Cityzen Sciences, already laureate of the connected object Award and the Everyday Health Award for Innovation at the 2014 CES (Consumer Electronic Show) in Las Vegas, returns this year with its D-shirt, a connected sport shirt. The firm is once again nominated to obtain one of the CES Innovation Awards in 2015. Wearable project favourite of the vast technological get-together, this item of clothing incorporates loads of sensors measuring physical activity translated into indicators (heart rate, speed, respiratory rate, intensity of effort, movements…), then transcribed and interpreted in real-time on a Smartphone. You no longer need to fix sensors everywhere when you go for a jog: the project is truly surfing on the explosion of the quantified self, this somewhat obsessional trend consisting of permanently checking one’s fitness.
Under the T-shirt lies a whole industrial project on the move. The firm from Lyon heading the intelligent clothing program, Smart Sensing, and a consortium bringing together French textile and electronics specialists are logically targeting professional and amateur sport. The PABA basketball team already uses this technology even though the D-shirt has not been commercialised yet.

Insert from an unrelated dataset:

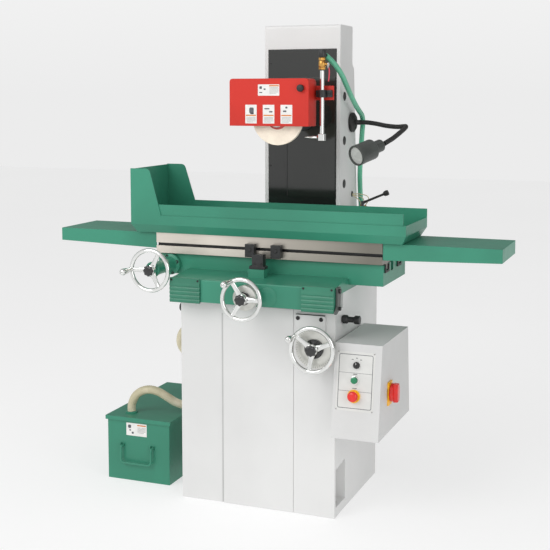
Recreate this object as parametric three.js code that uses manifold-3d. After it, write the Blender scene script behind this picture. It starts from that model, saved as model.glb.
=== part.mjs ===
// A manual surface grinder with a 460 x 152 mm worktable and a 178 mm wheel, in millimetres.
// +X runs along the table to the operator's right, +Y towards the column, +Z up.
// Lengths are first given from the machine's own datum: the base's front face is y = 0, its centre
// plane is x = 0 and the floor is z = 0. The group then moves them so that the origin is the middle
// of the footprint of the whole machine.
import * as THREE from "three";
import { mergeVertices } from "three/addons/utils/BufferGeometryUtils.js";
import Module from "manifold-3d";

const wasm = await Module();
wasm.setup();

// ---------- driving dimensions ----------
const GAP = 0.3; // between pieces that touch
const OVERALL = { front: -191.3, rear: 801.3, height: 1593 };
const BASE = { halfX: 270, depth: 466, top: 725, wall: 22, ledgeDepth: 74, ledgeZ: 674, foot: 1 };
const PEDESTAL = { halfX: 160, rear: 690, wall: 22 };
const COLUMN = { halfX: 141, front: 433, wall: 14, hollowHalfX: 118 };
const COLUMN_REAR = { foot: 660, kneeZ: 985, knee: 636, shoulderZ: 1450, shoulder: 594, top: 573 };
const PANEL = { halfX: 127, bottom: 740, top: 1509, thickness: 3.7 };
const SLIDE_PLATE = { left: -54, right: 124, bottom: 990, top: 1412, front: 428.5 };
const HEAD_TRAVEL = { down: 220, up: 70 };
const HEAD_BODY = { halfX: 104, front: 452, rear: 552, bottom: 1186, top: 1358 };
const HEAD_WAYS = { inner: 106, front: 484, rear: 536, bottom: 850, top: 1560 };
const MOTOR_BRACKET_SLOT = { halfX: 66, margin: 66 };
const SPINDLE = { z: 1272, noseRadius: 48, noseFront: 226, boreRadius: 30, motorRadius: 82 };
const WHEEL = { radius: 89, thickness: 13, boreRadius: 15.875, y: 197 };
const GUARD = { left: -160, right: 121, front: 160, rear: 236, bottom: 1247, top: 1404, wall: 3 };
const TABLE = { halfX: 398, front: 79, rear: 321, bottom: 816, top: 885, padHalfX: 230 };
const PAD = { front: 124, rear: 276, top: 900 };
const SLOT = { bottom: 841, top: 851 };
const TRAY = { halfX: 480, front: 52, rear: 329, bottom: 886.3, chamfer: 914, rim: 946, sheet: 3 };
const SPLASH = { frontTop: 983, rearTop: 975, top: 1103 };
const END_COVER = { end: 773, front: 82, rear: 320, top: 884.7, inner: 831, outer: 841 };
const CROSS_WAYS = { inner: 165, outer: 205, front: 90, rear: 455, rise: 12 };
const TABLE_WAYS = { front: [118, 146], rear: [268, 296], bottom: 797, play: 6 };
const SADDLE = { halfX: 282, front: -49, rear: 345, plateBottom: 738, skirtBottom: 728 };
const APRON = { back: -18, bottom: 681, top: 755, joint: 766 };
const WING = { halfX: 397, front: 95, rear: 367, bottom: 745, top: 813 };
const FLAP = { bottom: 677, top: 758, front: -57, leftInner: -174, rightInner: 175, ribs: 5 };
const HANDWHEEL = { tube: 7, hub: 17, bore: 8.3, hubDepth: 24 };
// firstSpoke and grip are angles from +X, seen by the operator.
const LONG_FEED = { x: -348, z: 778, wheelY: -66.5, rimRadius: 66.4, firstSpoke: Math.PI / 3, grip: Math.PI };
const CROSS_FEED = { x: 0, z: 714, wheelY: -122, rimRadius: 64, firstSpoke: 0, grip: (2 * Math.PI) / 3 };
const DOWN_FEED = {
  x: 218, z: 562, wheelY: -76, rimRadius: 69, firstSpoke: 0.12 * Math.PI, grip: 0.79 * Math.PI,
};
const LIFTING_BAR = { y: 70, z: 637 };
const BELT_TUNNEL = { left: -366, right: 18, front: 222, rear: 240, bottom: 759, top: 795 };
const PINION = { x: 0, z: 777, teeth: 12, pitchRadius: 12, addendum: 1.6, dedendum: 2.2 };
const ELEVATING_SCREW = { x: 65, y: 522, radius: 11 };
const CABINET = { left: 278, right: 431, bottom: 288, top: 582, frontTop: -25, frontBottom: -66 };
const CABINET_REAR = { top: 287, bottom: 315, door: 25.7, sheet: 4 };
const TANK = { left: -605, right: -351, front: 74, rear: 553, height: 227, lid: 14, sheet: 3 };
const PUMP = { x: -425, y: 480, radius: 45 };
const PIPE = { x: 149, y: 215, radius: 7.5, bottom: 1222, top: 1430 };
const LAMP = { y: 560, z: 1252, flangeRadius: 35, armRadius: 8.5 };
const HOSE = { coolantRadius: 9, drainRadius: 15 };
const DRAIN_SPIGOT = [-310, 240];
const DRAIN_INLET = [-534, 136];

// ---------- solids from three.js geometry ----------
function solid(geometry) {
  const bare = geometry.index ? geometry.toNonIndexed() : geometry.clone();
  bare.deleteAttribute("normal");
  bare.deleteAttribute("uv");
  const merged = mergeVertices(bare, 1e-3);
  const corners = new Uint32Array(merged.index.array);
  const build = () =>
    new wasm.Manifold(
      new wasm.Mesh({
        numProp: 3,
        vertProperties: merged.attributes.position.array,
        triVerts: corners,
      }),
    );
  const made = build();
  if (made.volume() > 0) return made;
  for (let i = 0; i < corners.length; i += 3) {
    [corners[i + 1], corners[i + 2]] = [corners[i + 2], corners[i + 1]];
  }
  return build();
}

const join = (first, ...rest) => rest.reduce((sum, piece) => sum.add(piece), first);
const cut = (body, ...tools) => tools.reduce((left, tool) => left.subtract(tool), body);

function box([x0, x1], [y0, y1], [z0, z1]) {
  const geometry = new THREE.BoxGeometry(x1 - x0, y1 - y0, z1 - z0);
  return solid(geometry.translate((x0 + x1) / 2, (y0 + y1) / 2, (z0 + z1) / 2));
}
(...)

The company created in 2008 by Jean-Luc Errant thinks big to become “ a world leader in integration of embedded intelligence on all types of fabric”. No more, no less. Its means measure up to its ambitions. It announces 100 million euros in fundraising for early 2015, following the signature of a partnership with the Japanese sport giant Asics for the development of a connected T-shirt that will be introduced to the market in a few months. According to the French newspaper Libération, this item of clothing designed for long-distance runners will be launched during the next New York marathon. There is no stopping Cityzen Sciences: a second agreement would be in the signing process with another Japanese actor in textile.